* BEGIN Data excerpt *
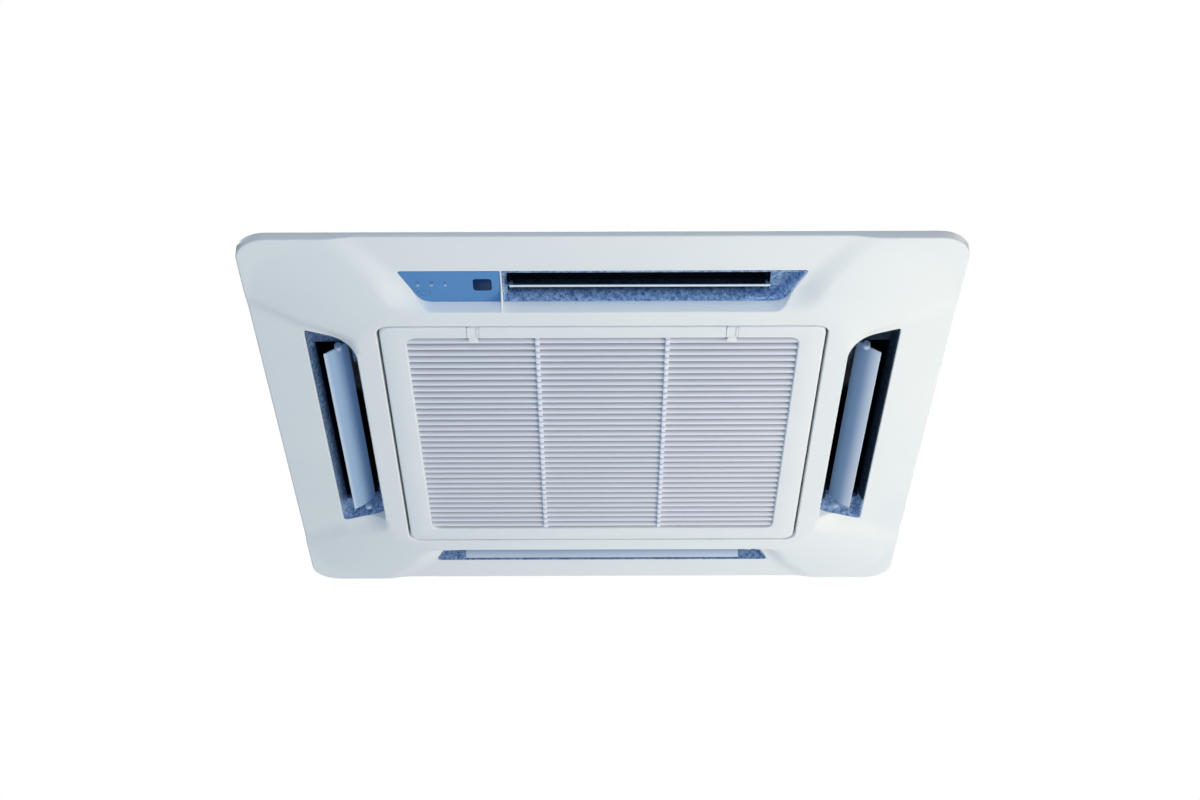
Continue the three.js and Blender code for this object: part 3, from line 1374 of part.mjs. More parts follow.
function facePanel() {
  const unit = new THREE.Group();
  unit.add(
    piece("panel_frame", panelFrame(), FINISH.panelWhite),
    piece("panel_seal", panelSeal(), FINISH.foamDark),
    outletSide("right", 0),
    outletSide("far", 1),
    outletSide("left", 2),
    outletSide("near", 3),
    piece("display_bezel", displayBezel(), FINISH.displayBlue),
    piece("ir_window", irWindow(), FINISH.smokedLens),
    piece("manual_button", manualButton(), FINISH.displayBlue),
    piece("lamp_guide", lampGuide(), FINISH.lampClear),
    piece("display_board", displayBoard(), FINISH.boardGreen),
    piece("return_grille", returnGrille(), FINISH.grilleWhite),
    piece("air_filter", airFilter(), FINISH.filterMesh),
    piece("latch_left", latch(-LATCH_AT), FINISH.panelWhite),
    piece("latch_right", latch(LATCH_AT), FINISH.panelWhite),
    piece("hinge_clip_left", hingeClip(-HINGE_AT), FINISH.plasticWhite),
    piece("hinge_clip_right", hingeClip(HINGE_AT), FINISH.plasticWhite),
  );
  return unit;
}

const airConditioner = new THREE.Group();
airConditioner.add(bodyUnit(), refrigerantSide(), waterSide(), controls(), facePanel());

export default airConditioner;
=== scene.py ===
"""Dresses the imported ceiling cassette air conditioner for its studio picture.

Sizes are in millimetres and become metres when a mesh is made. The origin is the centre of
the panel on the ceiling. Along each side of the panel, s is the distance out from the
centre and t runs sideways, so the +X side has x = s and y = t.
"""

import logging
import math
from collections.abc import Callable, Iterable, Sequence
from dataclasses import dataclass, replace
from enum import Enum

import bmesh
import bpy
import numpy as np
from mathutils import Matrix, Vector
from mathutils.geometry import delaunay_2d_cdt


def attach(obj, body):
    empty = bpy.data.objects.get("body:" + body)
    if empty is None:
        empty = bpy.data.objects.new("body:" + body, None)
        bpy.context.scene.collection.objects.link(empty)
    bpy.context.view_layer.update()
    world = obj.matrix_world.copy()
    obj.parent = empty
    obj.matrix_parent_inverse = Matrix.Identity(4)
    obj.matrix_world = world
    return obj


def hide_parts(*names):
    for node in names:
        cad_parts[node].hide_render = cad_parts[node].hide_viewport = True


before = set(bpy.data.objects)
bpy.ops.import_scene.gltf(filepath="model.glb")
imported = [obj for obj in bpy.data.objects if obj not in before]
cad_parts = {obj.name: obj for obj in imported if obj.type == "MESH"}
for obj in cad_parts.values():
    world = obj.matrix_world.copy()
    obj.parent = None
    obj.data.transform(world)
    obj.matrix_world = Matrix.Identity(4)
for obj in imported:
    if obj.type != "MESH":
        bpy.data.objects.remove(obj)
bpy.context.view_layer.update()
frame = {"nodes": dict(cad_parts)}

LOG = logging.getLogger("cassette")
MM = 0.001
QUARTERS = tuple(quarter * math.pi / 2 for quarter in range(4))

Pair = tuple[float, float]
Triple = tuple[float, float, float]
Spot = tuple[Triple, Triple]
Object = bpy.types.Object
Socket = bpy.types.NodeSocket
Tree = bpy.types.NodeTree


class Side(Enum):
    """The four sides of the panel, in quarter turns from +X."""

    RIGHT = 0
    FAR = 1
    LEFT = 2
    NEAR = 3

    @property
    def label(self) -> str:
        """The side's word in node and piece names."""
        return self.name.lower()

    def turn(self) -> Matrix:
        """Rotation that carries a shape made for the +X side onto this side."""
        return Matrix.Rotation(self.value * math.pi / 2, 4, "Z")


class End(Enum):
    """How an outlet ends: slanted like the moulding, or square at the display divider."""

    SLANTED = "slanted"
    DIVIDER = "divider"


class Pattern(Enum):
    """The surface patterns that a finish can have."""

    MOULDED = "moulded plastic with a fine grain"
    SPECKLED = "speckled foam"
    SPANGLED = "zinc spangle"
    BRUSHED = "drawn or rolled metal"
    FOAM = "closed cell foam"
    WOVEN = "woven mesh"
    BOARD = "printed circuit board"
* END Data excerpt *
_Aim of the exercise_
Only the lines from the one containing "const airConditioner = new THREE.Group();" through the one containing "its studio picture." are to be reproduced, exactly as they appear.

_The output_
const airConditioner = new THREE.Group();
airConditioner.add(bodyUnit(), refrigerantSide(), waterSide(), controls(), facePanel());

export default airConditioner;
=== scene.py ===
"""Dresses the imported ceiling cassette air conditioner for its studio picture.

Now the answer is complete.